-- Begin --

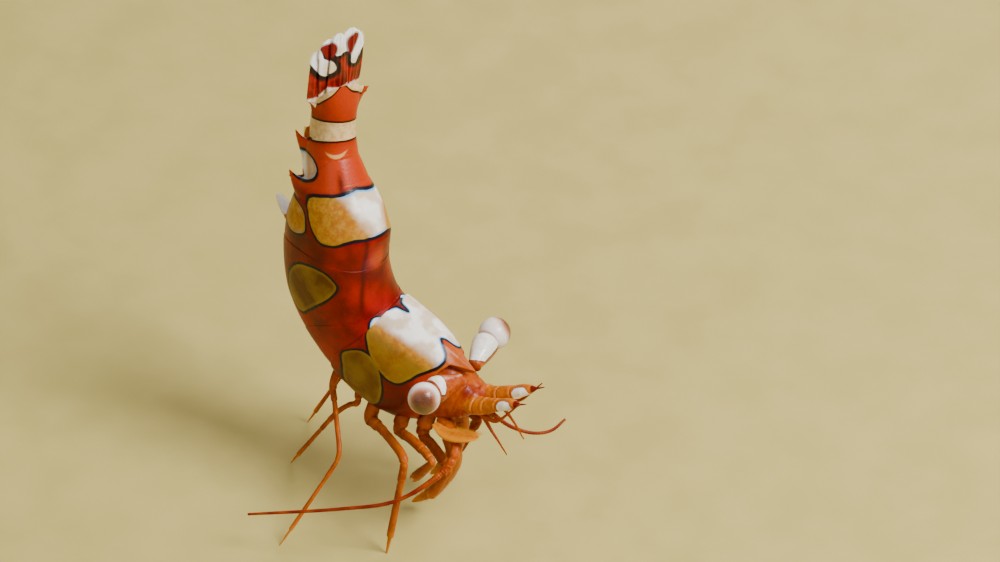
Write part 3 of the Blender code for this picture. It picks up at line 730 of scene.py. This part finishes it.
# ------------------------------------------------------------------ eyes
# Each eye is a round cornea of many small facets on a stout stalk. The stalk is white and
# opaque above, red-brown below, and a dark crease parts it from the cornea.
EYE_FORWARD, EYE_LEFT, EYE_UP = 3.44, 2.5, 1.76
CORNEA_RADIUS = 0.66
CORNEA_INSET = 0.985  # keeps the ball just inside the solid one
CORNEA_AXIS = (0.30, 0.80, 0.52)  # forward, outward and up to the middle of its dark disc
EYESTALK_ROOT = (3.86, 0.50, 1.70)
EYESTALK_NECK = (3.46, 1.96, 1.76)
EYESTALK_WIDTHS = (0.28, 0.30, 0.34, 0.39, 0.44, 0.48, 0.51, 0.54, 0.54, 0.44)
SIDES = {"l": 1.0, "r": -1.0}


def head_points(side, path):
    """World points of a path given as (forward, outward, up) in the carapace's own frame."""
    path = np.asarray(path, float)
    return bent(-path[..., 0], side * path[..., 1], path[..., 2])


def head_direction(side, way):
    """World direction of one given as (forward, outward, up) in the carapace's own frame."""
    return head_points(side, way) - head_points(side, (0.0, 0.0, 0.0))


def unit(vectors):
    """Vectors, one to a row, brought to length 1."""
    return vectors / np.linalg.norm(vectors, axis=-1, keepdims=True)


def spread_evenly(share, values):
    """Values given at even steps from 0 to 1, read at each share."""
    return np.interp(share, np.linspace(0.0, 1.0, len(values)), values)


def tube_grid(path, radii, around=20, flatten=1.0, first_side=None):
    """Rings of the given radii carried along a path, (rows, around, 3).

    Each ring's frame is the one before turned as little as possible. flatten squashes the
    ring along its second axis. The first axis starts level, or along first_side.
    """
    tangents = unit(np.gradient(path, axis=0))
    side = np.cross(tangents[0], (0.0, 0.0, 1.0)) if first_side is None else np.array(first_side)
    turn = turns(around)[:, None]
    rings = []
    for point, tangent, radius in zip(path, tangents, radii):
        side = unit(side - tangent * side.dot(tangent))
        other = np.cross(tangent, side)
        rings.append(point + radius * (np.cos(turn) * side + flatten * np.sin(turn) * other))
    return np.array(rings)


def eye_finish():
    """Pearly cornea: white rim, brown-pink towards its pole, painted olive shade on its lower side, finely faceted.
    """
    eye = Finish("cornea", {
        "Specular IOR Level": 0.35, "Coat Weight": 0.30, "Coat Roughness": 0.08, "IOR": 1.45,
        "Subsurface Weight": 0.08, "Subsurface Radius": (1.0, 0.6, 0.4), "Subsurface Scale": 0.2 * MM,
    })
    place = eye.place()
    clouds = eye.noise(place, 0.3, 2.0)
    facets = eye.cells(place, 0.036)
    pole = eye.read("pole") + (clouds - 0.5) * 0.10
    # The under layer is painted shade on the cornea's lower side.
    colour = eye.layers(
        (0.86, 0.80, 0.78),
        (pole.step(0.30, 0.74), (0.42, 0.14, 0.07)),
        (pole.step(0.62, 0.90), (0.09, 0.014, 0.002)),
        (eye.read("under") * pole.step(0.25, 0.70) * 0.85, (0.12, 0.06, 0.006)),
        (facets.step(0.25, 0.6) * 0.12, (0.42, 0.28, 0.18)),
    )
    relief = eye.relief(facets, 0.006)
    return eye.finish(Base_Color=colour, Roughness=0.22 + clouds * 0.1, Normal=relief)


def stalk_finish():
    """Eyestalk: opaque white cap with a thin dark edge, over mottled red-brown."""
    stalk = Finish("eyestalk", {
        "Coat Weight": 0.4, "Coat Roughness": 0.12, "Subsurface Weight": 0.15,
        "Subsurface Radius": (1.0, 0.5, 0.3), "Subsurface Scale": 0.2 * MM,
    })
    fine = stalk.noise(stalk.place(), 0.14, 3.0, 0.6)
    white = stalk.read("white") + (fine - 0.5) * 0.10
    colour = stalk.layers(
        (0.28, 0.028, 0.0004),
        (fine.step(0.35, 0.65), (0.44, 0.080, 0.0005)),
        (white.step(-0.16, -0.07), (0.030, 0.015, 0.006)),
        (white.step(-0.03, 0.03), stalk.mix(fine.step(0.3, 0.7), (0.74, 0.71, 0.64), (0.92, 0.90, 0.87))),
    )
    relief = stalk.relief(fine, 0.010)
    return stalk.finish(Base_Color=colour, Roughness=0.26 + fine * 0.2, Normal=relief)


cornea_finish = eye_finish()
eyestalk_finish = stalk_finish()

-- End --

▶ Exercise description
Return the lines above precisely as they appear, beginning at the first line and ending at the line with "(rows, around, 3).", and nothing after it.

▶ Response
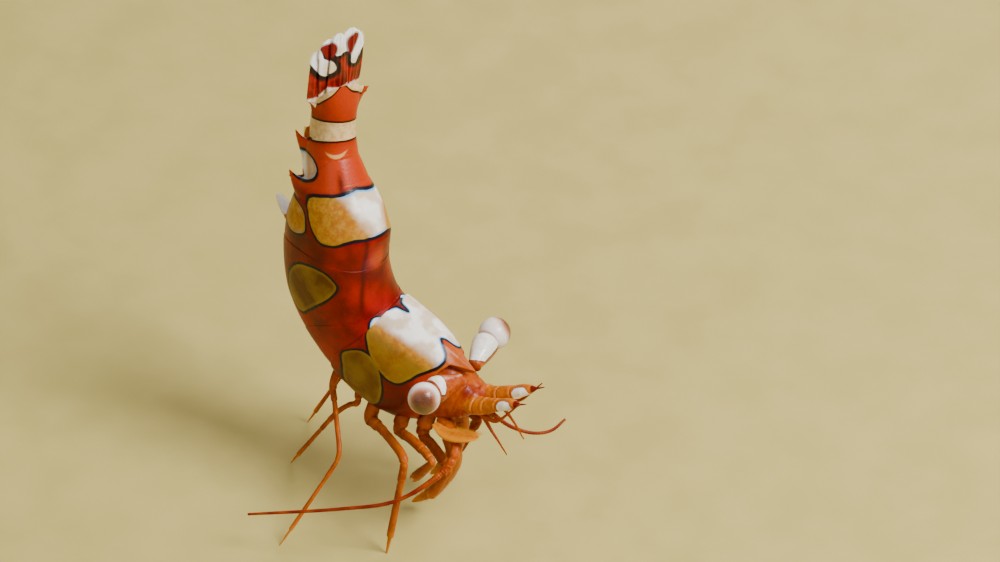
Write part 3 of the Blender code for this picture. It picks up at line 730 of scene.py. This part finishes it.
# ------------------------------------------------------------------ eyes
# Each eye is a round cornea of many small facets on a stout stalk. The stalk is white and
# opaque above, red-brown below, and a dark crease parts it from the cornea.
EYE_FORWARD, EYE_LEFT, EYE_UP = 3.44, 2.5, 1.76
CORNEA_RADIUS = 0.66
CORNEA_INSET = 0.985  # keeps the ball just inside the solid one
CORNEA_AXIS = (0.30, 0.80, 0.52)  # forward, outward and up to the middle of its dark disc
EYESTALK_ROOT = (3.86, 0.50, 1.70)
EYESTALK_NECK = (3.46, 1.96, 1.76)
EYESTALK_WIDTHS = (0.28, 0.30, 0.34, 0.39, 0.44, 0.48, 0.51, 0.54, 0.54, 0.44)
SIDES = {"l": 1.0, "r": -1.0}


def head_points(side, path):
    """World points of a path given as (forward, outward, up) in the carapace's own frame."""
    path = np.asarray(path, float)
    return bent(-path[..., 0], side * path[..., 1], path[..., 2])


def head_direction(side, way):
    """World direction of one given as (forward, outward, up) in the carapace's own frame."""
    return head_points(side, way) - head_points(side, (0.0, 0.0, 0.0))


def unit(vectors):
    """Vectors, one to a row, brought to length 1."""
    return vectors / np.linalg.norm(vectors, axis=-1, keepdims=True)


def spread_evenly(share, values):
    """Values given at even steps from 0 to 1, read at each share."""
    return np.interp(share, np.linspace(0.0, 1.0, len(values)), values)


def tube_grid(path, radii, around=20, flatten=1.0, first_side=None):
    """Rings of the given radii carried along a path, (rows, around, 3).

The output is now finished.